Barker Martin

Condo-HOA Blog

Did Your Conversion Condo Have a Building Envelope Inspection?

In 2004, a legislative task force comprised of industry attorneys and experts created what is now RCW 64.55, which generally requires design documents and third party inspections focusing upon the building envelope prior to obtaining a permit for a multi-unit building. It also sets forth an alternative dispute resolution process for construction defect cases. 

Building Envelope Inspections for Conversions

One aspect of the new statute requires that developers who convert buildings (such as apartments) to condominiums hire a qualified, independent party to inspect the building envelope prior to selling units. The law applies to all conversions for which a Public Offering Statement (sales documentation required in the sale of a condominium) was delivered after August 1, 2005. Because of the delayed applicability of the statute, we are just now beginning to see condominium conversions where the developer was required to, but did not, conduct the building envelope inspection. 
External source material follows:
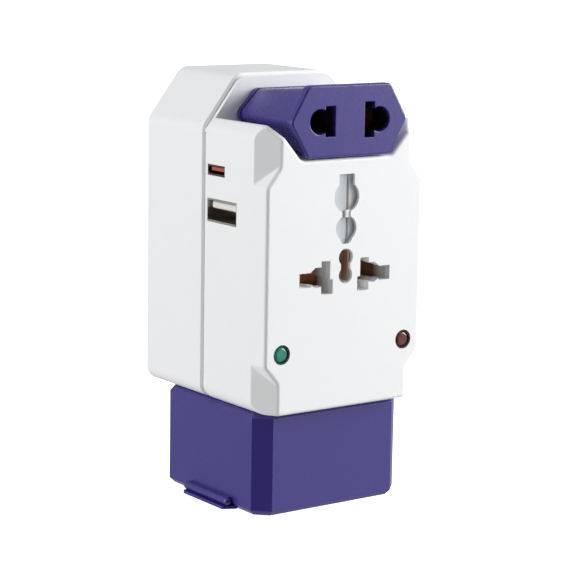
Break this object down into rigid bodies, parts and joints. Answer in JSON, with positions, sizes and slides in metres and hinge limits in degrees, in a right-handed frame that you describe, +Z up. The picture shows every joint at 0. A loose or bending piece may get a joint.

The point of the inspection requirement is to make sure that people buying units in older buildings converted to condos have a realistic picture of the condition of the building envelope, which cannot generally be seen by buyers and problems which are rarely identified by home inspectors because the problems lie beneath the surface. 


The statute provides that failure to do a building envelope inspection entitles the association to “actual damages” or an amount equal to three percent of the purchase price of each unit (10 percent if the failure to do so is found to be malicious). For example, a building with 50 units with an average purchase price of $300,000, would be entitled to at least $450,000. 

An Association may elect to pursue its “actual damages” which may be the cost to repair the building if there are substantial building envelope problems that would have been disclosed in a building envelope inspection. To our knowledge, no court has yet ruled on what the measure of actual damage would be since this area of the law is relatively new.